In response, I will point out that halal lamb chops are very much part of Islamic life and that Abdullah’s disdain for the law regarding animal slaughter a century ago very much resembles the disdain that modern-day ‘Australian’ Muslims have for other laws, such as those prohibiting marriage to 12 year-old girls.

And besides, the “Islam Australia Network” defends Abdullah’s actions because he was subject to “religious persecution”. In fact, it states that Muslims were placed in an impossible situation because they were required to obtain a licence to slaughter animals, like every other Australian butcher.

The good news from Abdullah’s point of view is that more than half of Australia’s lamb chops are now halal certified.

He did not die in vain, but was the first to give his life to impose Sharia law on the rest of Australian society. And I suppose some would say it’s not a bad thing either. We don’t want any other trains coming into contact with weapon-welding maniacs crying Allahu Akbar on a warm and sunny morning.

Of course, in order to keep the peace we’ve had to hand control of meat slaughter and production to Islamic police intent on imposing Sharia law and Islamic taxes on all.

And that is a little costly in other ways. Some meat producers are coughing up to $27,000 a month for the privilege of being halal certified.

That fee is used to fund Islamic schools in Indonesia and the cost is passed on directly to the consumer. That’s you. Just remember, next time you tuck into an Australian steak, there’s a good chance that you are not only paying GST, but an Islamic tax as well.

And somewhere in all of this, Broken Hill’s Mullah Abdullah can take a certain degree of responsibility.

Gool Mohamad was not an imam and, like Abdullah, he was not Turkish either.
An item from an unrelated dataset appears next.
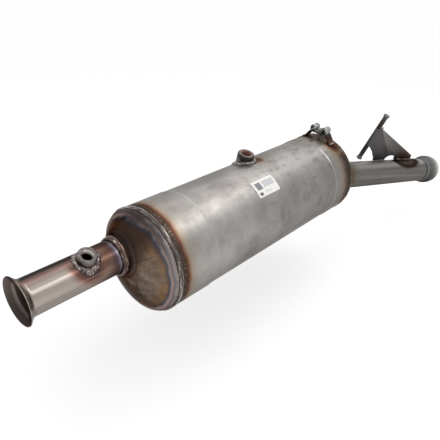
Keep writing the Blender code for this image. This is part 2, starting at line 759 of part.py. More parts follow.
def right_foot(x):
    """Height on the flat sheet at which the folded leaf's foot rests on the pipe."""
    return settle(lambda z: folded(x, z), GAP)


def notch_height(x):
    share = (x - NOTCH_MIDDLE) / NOTCH_HALF
    return left_foot() + NOTCH_HEIGHT * math.sqrt(max(1 - share ** 2, 0))


def hanger_plate():
    """Gusset: a leaf across the rod and a leaf folded towards the view, with a notched foot."""
    depth = plate_depth()
    top, crease = crease_ends(CREASE_FOOT)
    start = NOTCH_MIDDLE - NOTCH_HALF
    end = NOTCH_MIDDLE + NOTCH_HALF * 0.97
    left = [(PLATE_TOP_LEFT, PLATE_TOP), HEEL, HOLLOW, BELLY]
    left += [(LEFT_FOOT_START, left_foot()), (start, left_foot())]
    left += [(x, notch_height(x)) for x in (start + (crease.x - start) * i / 4 for i in (1, 2, 3))]
    left += [(crease.x, crease.z), (top.x, top.z)]
    right = [(top.x, top.z), (crease.x, crease.z)]
    right += [(x, notch_height(x)) for x in (crease.x + (end - crease.x) * i / 7 for i in range(1, 7))]
    right += [(x, right_foot(x)) for x in (end + (TOE - end) * i / 4 for i in range(5))]
    right += [(TOE - TOE_BACK, TOE_HEIGHT)]
    bm = bmesh.new()
    bm.faces.new([bm.verts.new((x, depth, z)) for x, z in left])
    bm.faces.new([bm.verts.new(folded(x, z)[0]) for x, z in right])
    bmesh.ops.remove_doubles(bm, verts=bm.verts, dist=GAP / 10)
    bmesh.ops.recalc_face_normals(bm, faces=bm.faces)
    mesh = bpy.data.meshes.new("hanger_plate")
    bm.to_mesh(mesh)
    bm.free()
    obj = finish("hanger_plate", mesh, hanger_steel(), hanger_frame(), math.radians(20))
    solid = obj.modifiers.new("sheet", "SOLIDIFY")
    solid.thickness = PLATE_SHEET
    solid.offset = 0
    solid.use_even_offset = True


def foot_bead_place(x):
    """Centre of the weld in the corner between the folded leaf's front and the pipe."""
    reach = PLATE_BEAD + GAP

    def places(z):
        middle, front, _ = folded(x, z)
        return [front + (front - middle).normalized() * reach]
    return places(settle(places, reach + GAP / 2))[0]


def hanger_welds():
    """Beads where the rod meets the plate and along both feet of the plate."""
    frame = hanger_frame()
    back = plate_depth() + PLATE_SHEET / 2
    reach = ROD_BEAD + GAP
    side = math.sqrt((ROD_RADIUS + reach) ** 2 - (back + reach) ** 2) + GAP / 2
    bead("hanger_rod_weld", (side, back + reach, HEEL[1]), (side, back + reach, PLATE_TOP - 2 * BEAD_INSET),
         ROD_BEAD, weld_steel(), frame)
    bead("hanger_top_weld", (-ROD_RADIUS, -ROD_RADIUS - reach, PLATE_TOP + reach),
         (PLATE_TOP_RIGHT, -ROD_RADIUS - reach, PLATE_TOP + reach), ROD_BEAD, weld_steel(), frame)
    step = PLATE_BEAD + GAP
    low = settle(lambda z: [Vector((0, back + step, z))], step)
    bead("hanger_foot_weld_rear", (LEFT_FOOT_START + BEAD_INSET, back + step, low),
         (NOTCH_MIDDLE - NOTCH_HALF - BEAD_INSET, back + step, low), PLATE_BEAD, weld_steel(), frame)
    bead("hanger_foot_weld", foot_bead_place(NOTCH_MIDDLE + NOTCH_HALF + BEAD_INSET),
         foot_bead_place(TOE - BEAD_INSET), PLATE_BEAD, weld_steel(), frame)


def build():
    clear_scene()
    inlet_pipe()
    inlet_boss()
    inlet_end_cone()
    canister_shell()
    body_boss()
    label()
    bricks()
    rim_weld("front_rim_weld", FRONT_RIM_X, -1)
    rim_weld("rear_rim_weld", REAR_RIM_X, 1)
    outlet_end_cone()
    outlet_pipe()
    pipe_welds()
    pipe_holder()
    holder_welds()
    pipe_clamp()
    clamp_bolt()
    clamp_nut()
    hanger_rod()
    hanger_plate()
    hanger_welds()


build()
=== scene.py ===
"""Looks of the diesel particulate filter: sheet steel, weld metal, heat tint, bosses, clamp, hanger."""
import math

import bmesh
import bpy
from mathutils import Matrix, Vector, noise


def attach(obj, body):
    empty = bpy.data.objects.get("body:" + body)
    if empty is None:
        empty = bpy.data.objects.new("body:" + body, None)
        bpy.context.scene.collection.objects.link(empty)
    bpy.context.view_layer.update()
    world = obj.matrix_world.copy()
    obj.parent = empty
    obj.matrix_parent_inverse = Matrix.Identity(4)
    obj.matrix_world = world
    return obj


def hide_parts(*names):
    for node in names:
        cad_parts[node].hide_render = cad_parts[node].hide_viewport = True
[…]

He was just the local ice-cream vendor – one of the first Mr Whippies, if you will. And just as all good horror stories seem to have an evil ice-cream man somewhere in the script, this one is no different.

That’s because Gool was a good Muslim, upset that Great Britain and the Empire was at war with the Caliphate.
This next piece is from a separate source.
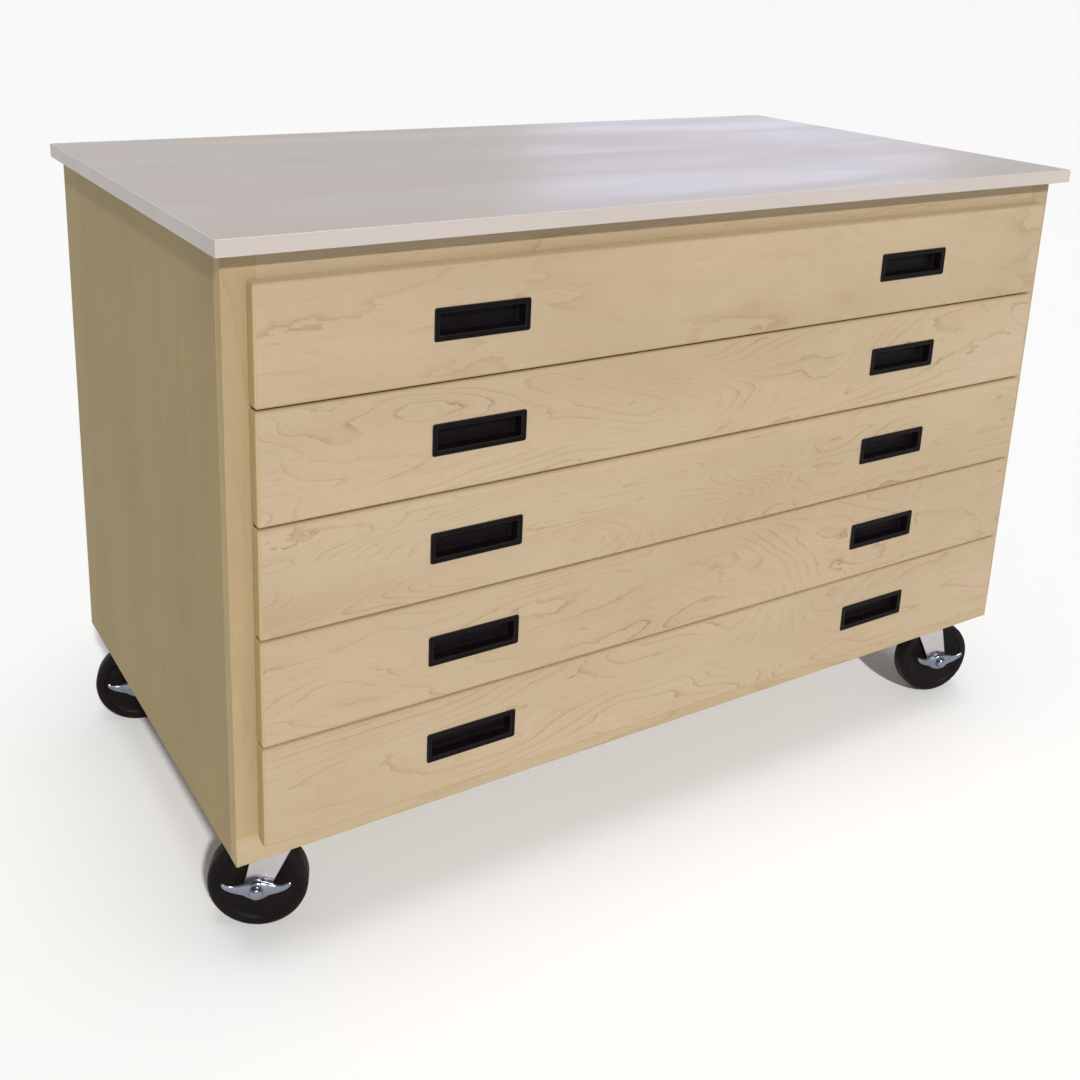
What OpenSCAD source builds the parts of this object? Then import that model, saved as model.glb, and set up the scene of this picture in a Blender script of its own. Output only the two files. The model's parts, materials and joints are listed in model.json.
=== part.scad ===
// Mobile flat file cabinet: a maple carcass with a face frame, five wide shallow
// drawers on ball-bearing slides, a laminate worktop and four swivel casters.
// Millimetres, +Z up, the drawers open towards -Y. The origin is on the floor,
// under the middle of the worktop.

/* [Carcass] */
// Width of the body over its side panels
body_w = 1320; // [1000:1:1700]
// Depth of the body, from the face frame to the back
body_d = 668; // [520:1:820]
// Height of the body, without casters and worktop
body_h = 744; // [600:1:920]
// Thickness of the side panels, bottom panel, face frame and cleats
panel_t = 19; // [15:0.5:25]
// Thickness of the back panel
back_t = 6; // [4:0.5:12]
// Width of each face frame stile
stile_w = 38; // [32:1:60]
// Height of the top and bottom rails
rail_h = 38; // [32:1:60]
// Height of the stretcher at the top of the back
stretcher_h = 80; // [40:1:100]
// Height of the cleats that carry the slides
cleat_h = 60; // [48:1:75]

/* [Worktop] */
// Thickness of the worktop core
core_t = 18.2; // [15:0.1:36]
// Thickness of the laminate
laminate_t = 0.8; // [0.6:0.1:1.5]
// How far the worktop passes each side
overhang_side = 12.7; // [0:0.1:40]
// How far the worktop passes the face frame
overhang_front = 25; // [22:0.5:60]
// How far the worktop passes the back
overhang_back = 19; // [0:0.5:60]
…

As one modern Islamic author has noted, some Australian Muslims felt this decision was horrendous. And other “Australian” Muslims are a little more blunt. Hizb ut Tahrir stated just last year that if Anzac Day should commemorate anything, it should celebrate the defeat of immoral Australian forces at the hands of the Islamic Caliphate.

I guess this kind of puts a different slant on the name of Australia’s largest mosque, standing tall and defiant in Western Sydney: the Gallipoli Mosque.

As Gool prepared to die he also penned a note. It stated, “I must kill your men and give my life for my faith by order of the Sultan”. Then Gool drove his weapon-laden ice-cream cart to the outskirts of Broken Hill and waited with his imam for a trainload of civilian targets to pass by.

By the end of the day, Gool and Abdullah were both dead. So were four civilians, including a 17 year-old girl. Seven more were wounded. It was lucky the toll was not higher.

And then, just like today, came the typically stupid response to an act of Islamic violence. As night closed in, the German Club in Broken Hill was burnt to the ground.

The Battle of Broken Hill remains the only successful Islamic attack on Australian soil. It stands out as a reminder to all that the violence of 9/11 was nothing new. It was something old – a continuation of Islamic aggression against the West since the 7th century.

It was also the day that World War One came to Australia.

If it is not commemorated, it will be nothing more than politically-correct censorship.

One hundred years ago, Australians were asked to endure great hardship, death and suffering. We will betray those sacrifices if we fail when asked to endure something much easier: The truth.

 

[Editor’s note: At that time, Australia was preparing to attack the Ottoman Empire, the perpetrators were first speculated to be Turkish, but were later identified as being Muslims from an area of the British colony of India that is now modern day Pakistan.]